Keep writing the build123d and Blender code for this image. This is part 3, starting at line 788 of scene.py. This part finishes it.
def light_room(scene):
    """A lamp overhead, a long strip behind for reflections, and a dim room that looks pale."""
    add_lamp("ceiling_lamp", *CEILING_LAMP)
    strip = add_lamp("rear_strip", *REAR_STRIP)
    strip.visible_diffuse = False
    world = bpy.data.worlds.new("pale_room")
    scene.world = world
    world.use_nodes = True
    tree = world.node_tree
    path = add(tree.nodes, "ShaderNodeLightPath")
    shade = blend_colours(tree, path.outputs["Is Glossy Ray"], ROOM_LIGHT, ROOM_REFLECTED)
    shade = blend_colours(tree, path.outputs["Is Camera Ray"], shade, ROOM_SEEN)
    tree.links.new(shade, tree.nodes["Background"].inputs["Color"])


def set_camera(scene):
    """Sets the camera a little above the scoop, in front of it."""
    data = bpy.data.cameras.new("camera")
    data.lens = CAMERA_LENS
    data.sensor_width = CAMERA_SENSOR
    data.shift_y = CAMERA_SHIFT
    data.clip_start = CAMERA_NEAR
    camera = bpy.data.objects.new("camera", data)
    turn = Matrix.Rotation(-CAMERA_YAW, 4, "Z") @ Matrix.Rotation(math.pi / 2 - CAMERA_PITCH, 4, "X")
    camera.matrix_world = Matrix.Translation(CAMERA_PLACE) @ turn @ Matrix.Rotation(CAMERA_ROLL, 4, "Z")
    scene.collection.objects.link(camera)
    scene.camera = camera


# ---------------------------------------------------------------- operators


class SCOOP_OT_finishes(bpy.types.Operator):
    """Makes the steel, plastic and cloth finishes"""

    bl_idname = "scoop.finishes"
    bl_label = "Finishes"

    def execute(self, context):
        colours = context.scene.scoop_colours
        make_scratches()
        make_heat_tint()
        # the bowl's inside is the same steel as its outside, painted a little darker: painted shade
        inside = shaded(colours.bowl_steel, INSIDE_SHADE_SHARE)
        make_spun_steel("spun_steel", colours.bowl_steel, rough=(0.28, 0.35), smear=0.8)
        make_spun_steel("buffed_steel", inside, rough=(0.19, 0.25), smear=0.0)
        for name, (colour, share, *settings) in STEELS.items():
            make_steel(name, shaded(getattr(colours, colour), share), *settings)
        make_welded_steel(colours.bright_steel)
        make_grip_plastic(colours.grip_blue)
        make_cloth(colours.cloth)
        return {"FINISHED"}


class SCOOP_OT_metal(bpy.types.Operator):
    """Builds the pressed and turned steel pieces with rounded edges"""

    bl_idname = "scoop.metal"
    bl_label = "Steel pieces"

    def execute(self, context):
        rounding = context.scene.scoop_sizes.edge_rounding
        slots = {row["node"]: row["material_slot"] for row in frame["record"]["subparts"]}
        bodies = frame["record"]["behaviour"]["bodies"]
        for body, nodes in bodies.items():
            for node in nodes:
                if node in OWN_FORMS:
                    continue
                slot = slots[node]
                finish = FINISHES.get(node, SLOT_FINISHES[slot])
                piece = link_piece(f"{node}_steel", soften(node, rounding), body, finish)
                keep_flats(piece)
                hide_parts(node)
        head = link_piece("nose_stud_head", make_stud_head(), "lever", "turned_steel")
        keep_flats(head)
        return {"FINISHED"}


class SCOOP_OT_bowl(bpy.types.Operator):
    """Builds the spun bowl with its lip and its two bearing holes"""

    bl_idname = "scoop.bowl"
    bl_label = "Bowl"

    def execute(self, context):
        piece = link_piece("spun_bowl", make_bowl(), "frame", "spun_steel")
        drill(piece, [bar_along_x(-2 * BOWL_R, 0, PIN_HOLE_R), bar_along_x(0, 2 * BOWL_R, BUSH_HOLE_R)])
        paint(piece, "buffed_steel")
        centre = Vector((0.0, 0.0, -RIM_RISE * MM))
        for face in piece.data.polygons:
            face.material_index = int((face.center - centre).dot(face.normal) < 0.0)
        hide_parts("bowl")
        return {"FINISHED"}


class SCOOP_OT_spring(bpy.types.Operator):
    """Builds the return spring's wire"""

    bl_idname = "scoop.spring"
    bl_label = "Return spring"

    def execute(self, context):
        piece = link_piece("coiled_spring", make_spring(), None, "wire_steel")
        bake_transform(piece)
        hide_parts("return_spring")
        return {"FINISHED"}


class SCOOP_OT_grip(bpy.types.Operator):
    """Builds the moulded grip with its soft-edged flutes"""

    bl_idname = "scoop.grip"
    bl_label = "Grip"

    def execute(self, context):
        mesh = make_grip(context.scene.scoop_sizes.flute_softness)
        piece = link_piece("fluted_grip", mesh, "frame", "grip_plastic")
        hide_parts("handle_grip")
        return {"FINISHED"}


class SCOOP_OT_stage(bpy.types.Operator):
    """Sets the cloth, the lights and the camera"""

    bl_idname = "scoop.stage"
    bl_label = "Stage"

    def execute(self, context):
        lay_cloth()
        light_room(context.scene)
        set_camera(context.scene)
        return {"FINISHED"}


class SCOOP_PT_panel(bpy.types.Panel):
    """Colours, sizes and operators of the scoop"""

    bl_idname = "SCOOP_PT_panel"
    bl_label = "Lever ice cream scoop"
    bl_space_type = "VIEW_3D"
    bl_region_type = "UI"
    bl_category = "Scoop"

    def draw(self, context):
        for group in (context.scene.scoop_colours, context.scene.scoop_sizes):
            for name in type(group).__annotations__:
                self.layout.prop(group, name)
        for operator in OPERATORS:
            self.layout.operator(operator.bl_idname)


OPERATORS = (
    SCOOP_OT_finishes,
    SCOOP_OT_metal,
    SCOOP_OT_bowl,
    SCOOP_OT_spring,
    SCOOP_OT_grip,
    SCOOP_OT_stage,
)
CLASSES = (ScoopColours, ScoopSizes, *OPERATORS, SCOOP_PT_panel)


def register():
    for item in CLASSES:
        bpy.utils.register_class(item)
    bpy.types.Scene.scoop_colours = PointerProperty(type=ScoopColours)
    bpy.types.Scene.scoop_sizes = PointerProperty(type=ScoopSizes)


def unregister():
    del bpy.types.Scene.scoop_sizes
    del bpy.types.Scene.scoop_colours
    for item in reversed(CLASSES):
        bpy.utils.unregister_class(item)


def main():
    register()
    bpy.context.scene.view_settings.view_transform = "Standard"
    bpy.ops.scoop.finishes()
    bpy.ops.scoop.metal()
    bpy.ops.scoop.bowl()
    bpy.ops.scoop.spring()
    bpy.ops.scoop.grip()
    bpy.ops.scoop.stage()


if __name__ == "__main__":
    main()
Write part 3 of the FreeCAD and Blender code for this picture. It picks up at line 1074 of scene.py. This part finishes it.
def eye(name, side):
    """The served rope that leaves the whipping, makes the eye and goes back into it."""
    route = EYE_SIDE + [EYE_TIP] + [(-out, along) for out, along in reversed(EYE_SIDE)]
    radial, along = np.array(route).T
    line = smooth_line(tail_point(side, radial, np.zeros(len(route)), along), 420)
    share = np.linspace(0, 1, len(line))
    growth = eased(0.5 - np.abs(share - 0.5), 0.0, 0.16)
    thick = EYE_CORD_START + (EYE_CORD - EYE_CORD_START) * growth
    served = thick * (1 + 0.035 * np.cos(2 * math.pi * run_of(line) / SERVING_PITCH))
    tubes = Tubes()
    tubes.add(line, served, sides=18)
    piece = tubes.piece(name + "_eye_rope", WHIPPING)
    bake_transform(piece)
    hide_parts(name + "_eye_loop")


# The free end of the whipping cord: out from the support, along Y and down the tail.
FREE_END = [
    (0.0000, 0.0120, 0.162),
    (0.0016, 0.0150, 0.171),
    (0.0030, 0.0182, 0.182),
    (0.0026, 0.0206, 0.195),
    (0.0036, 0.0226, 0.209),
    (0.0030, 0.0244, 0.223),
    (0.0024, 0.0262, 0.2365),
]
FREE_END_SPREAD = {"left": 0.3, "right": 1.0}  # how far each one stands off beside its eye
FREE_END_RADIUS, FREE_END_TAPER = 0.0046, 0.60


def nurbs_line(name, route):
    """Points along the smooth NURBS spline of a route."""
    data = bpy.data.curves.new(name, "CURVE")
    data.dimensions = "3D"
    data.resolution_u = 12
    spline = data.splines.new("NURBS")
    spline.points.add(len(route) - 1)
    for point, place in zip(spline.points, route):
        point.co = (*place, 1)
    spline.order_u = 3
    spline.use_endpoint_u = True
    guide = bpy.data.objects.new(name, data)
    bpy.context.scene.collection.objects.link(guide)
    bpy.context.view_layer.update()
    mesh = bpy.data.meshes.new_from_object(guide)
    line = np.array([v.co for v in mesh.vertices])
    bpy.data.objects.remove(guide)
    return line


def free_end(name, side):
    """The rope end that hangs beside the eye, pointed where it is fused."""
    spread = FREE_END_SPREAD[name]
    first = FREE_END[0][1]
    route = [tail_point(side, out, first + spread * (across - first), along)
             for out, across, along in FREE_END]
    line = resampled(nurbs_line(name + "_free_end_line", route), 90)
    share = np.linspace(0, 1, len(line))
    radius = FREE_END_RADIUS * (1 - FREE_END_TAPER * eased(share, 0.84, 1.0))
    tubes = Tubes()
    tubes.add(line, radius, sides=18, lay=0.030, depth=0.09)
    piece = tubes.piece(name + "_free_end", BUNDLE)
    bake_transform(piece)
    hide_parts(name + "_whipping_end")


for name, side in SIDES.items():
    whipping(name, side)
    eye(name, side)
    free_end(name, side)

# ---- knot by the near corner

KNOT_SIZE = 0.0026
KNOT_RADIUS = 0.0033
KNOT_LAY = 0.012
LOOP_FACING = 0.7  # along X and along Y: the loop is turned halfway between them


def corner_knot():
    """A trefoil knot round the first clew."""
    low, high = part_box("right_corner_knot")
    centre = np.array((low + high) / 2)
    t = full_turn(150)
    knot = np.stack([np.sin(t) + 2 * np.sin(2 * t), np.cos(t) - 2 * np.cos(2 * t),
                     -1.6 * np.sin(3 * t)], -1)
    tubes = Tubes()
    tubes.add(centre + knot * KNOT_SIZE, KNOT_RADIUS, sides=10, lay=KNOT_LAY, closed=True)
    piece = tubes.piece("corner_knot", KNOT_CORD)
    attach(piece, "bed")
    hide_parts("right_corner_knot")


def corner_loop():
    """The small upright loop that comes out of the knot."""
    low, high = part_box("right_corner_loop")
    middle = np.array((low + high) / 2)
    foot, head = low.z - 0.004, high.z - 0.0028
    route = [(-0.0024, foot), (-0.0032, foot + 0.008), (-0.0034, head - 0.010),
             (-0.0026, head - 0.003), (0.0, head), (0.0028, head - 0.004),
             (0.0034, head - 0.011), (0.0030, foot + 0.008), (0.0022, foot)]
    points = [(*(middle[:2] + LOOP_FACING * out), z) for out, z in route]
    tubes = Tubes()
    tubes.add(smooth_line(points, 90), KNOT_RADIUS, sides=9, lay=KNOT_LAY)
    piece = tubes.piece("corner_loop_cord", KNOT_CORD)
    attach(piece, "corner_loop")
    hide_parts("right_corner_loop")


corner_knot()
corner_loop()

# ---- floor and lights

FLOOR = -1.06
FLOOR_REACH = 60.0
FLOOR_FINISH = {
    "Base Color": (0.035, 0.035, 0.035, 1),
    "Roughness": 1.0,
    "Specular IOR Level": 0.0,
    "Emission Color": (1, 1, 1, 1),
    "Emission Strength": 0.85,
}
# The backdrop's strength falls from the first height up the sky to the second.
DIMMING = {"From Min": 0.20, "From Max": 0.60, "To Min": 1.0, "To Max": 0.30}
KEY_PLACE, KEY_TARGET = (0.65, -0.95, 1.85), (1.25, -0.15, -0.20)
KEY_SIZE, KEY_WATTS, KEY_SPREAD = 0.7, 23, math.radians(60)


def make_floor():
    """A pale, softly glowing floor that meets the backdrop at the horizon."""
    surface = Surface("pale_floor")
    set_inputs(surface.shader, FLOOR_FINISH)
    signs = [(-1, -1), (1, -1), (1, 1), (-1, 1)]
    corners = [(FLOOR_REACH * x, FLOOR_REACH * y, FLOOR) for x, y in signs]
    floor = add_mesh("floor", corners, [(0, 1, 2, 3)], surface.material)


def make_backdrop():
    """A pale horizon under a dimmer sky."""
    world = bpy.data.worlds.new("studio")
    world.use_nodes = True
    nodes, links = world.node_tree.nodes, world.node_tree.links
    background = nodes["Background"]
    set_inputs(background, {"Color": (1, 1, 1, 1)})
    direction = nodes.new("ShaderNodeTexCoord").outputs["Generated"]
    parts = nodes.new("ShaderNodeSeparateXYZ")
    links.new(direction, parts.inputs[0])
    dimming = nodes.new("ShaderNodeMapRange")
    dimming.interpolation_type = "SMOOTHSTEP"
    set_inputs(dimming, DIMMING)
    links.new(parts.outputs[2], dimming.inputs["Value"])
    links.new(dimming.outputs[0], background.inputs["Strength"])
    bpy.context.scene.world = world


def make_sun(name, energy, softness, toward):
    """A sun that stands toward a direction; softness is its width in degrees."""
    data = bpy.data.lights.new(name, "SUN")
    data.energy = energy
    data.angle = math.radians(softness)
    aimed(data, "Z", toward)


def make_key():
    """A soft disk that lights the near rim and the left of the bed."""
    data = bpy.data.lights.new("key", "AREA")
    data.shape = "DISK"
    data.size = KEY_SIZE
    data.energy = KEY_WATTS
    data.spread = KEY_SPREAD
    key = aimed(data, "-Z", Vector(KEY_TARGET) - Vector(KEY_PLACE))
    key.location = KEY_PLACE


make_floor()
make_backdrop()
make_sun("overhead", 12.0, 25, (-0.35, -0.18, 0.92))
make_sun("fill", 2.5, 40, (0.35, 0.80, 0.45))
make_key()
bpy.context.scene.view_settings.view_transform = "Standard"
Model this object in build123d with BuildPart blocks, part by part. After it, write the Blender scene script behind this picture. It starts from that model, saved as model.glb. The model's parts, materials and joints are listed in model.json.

§ DO THIS: Go through the records above, find every line with the word "that", and list those lines.

§ FULL RESPONSE:
    """A lamp overhead, a long strip behind for reflections, and a dim room that looks pale."""
    """The served rope that leaves the whipping, makes the eye and goes back into it."""
    """The rope end that hangs beside the eye, pointed where it is fused."""
    """The small upright loop that comes out of the knot."""
    """A pale, softly glowing floor that meets the backdrop at the horizon."""
    """A sun that stands toward a direction; softness is its width in degrees."""
    """A soft disk that lights the near rim and the left of the bed."""
Model this object in build123d with BuildPart blocks, part by part. After it, write the Blender scene script behind this picture. It starts from that model, saved as model.glb. The model's parts, materials and joints are listed in model.json.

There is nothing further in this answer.